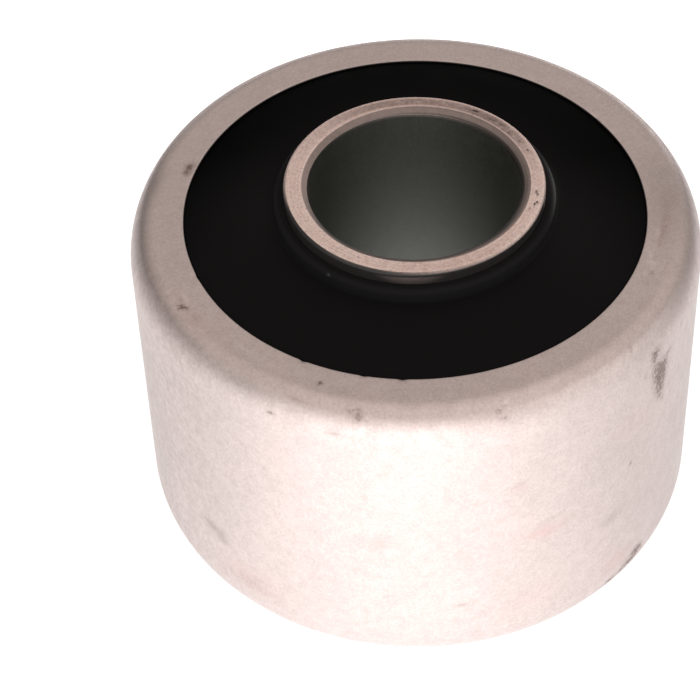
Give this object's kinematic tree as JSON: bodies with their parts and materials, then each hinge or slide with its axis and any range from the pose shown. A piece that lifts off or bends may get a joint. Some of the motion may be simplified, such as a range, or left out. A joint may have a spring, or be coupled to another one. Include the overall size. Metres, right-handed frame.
{
  "type": "rubber metal bush",
  "caption": "Bonded rubber metal bush: a plain steel inner sleeve held by black rubber in a steel outer shell whose ends are rolled in over the rubber.",
  "frame": {"origin": "middle of the bore, halfway between the two ends", "axes": "+Z along the bore, towards the upper end; the bush is round about it and alike at both ends"},
  "size_m": [0.065, 0.065, 0.0494],
  "materials": {
    "shell_steel": "matte phosphated steel, fine mottled grain, light stains",
    "black_rubber": "moulded, smooth satin",
    "tube_steel": "matte turned end face, dull dark bore"
  },
  "bodies": {
    "root": {"outer_sleeve": "shell_steel", "rubber_body": "black_rubber", "inner_sleeve": "tube_steel"}
  },
  "joints": []
}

Exercise aim: Extract the data in full. Keep it word for word.

Exercise answer:
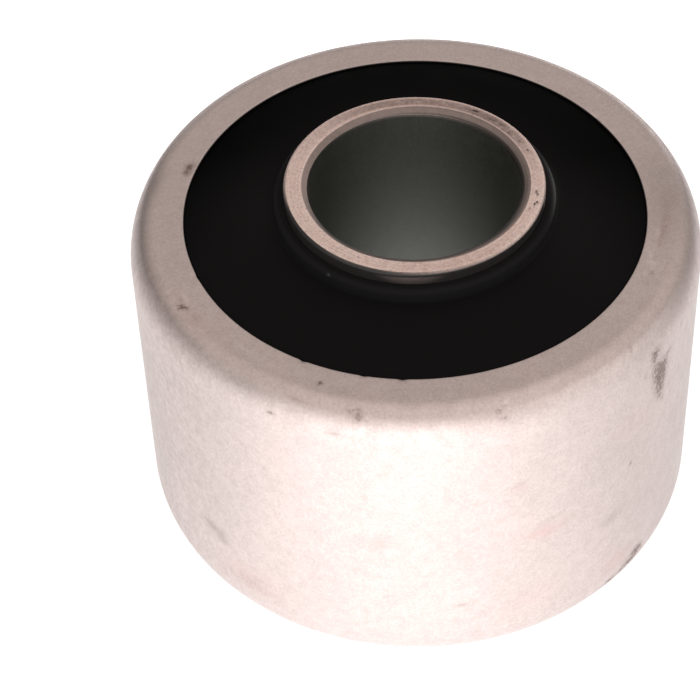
Give this object's kinematic tree as JSON: bodies with their parts and materials, then each hinge or slide with its axis and any range from the pose shown. A piece that lifts off or bends may get a joint. Some of the motion may be simplified, such as a range, or left out. A joint may have a spring, or be coupled to another one. Include the overall size. Metres, right-handed frame.
{
  "type": "rubber metal bush",
  "caption": "Bonded rubber metal bush: a plain steel inner sleeve held by black rubber in a steel outer shell whose ends are rolled in over the rubber.",
  "frame": {"origin": "middle of the bore, halfway between the two ends", "axes": "+Z along the bore, towards the upper end; the bush is round about it and alike at both ends"},
  "size_m": [0.065, 0.065, 0.0494],
  "materials": {
    "shell_steel": "matte phosphated steel, fine mottled grain, light stains",
    "black_rubber": "moulded, smooth satin",
    "tube_steel": "matte turned end face, dull dark bore"
  },
  "bodies": {
    "root": {"outer_sleeve": "shell_steel", "rubber_body": "black_rubber", "inner_sleeve": "tube_steel"}
  },
  "joints": []
}